Separation of neutral versus cationic dissociation processes in an ultracompact double time-of-flight spectrometer: first results on CH 3I

Abstract

We present a simple experimental setup, which allows simultaneous detection and analysis of photoions and photoelectrons. In short, the apparatus is a hybrid of a time-of-flight mass spectrometer and a time-of-flight magnetic bottle photoelectron spectrometer. For ions and electrons the same field-free drift region as well as the same multichannel plate detector is used.

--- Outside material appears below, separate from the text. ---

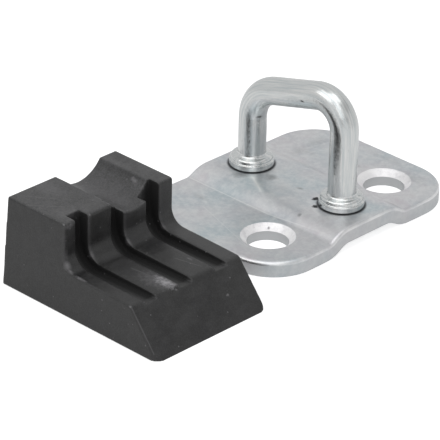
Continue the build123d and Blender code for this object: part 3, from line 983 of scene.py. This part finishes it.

Mass resolution m/Δ m is about 1000. Electron energy resolution Δ E decreases with absolute energy and is 50 meV at 0.5 eV. For lower electron energies the resolution is limited by the bandwidth of the 200 fs laser pulse. The apparatus is tested at the well-known à state dynamics of methyl iodide by femtosecond pump–probe excitation and ionization. The observed fragment ions can have two different origins. They can be formed (1) either by parent cation photodissociation or (2) by ultrafast neutral fragmentation with subsequent fragment ionization by the intense probe laser. Because of the different ionization energies of CH 3I and iodine, neutral, and cationic dissociation pathways can be distinguished by means of electron energy analysis. This tool is very important for interpretation of mass and femtosecond laser pump–probe spectra of short-lived molecular systems. Because of the comparable detection probability for ions and electrons the apparatus would allow electron–ion coincidence measurements at kilohertz laser repetition rates.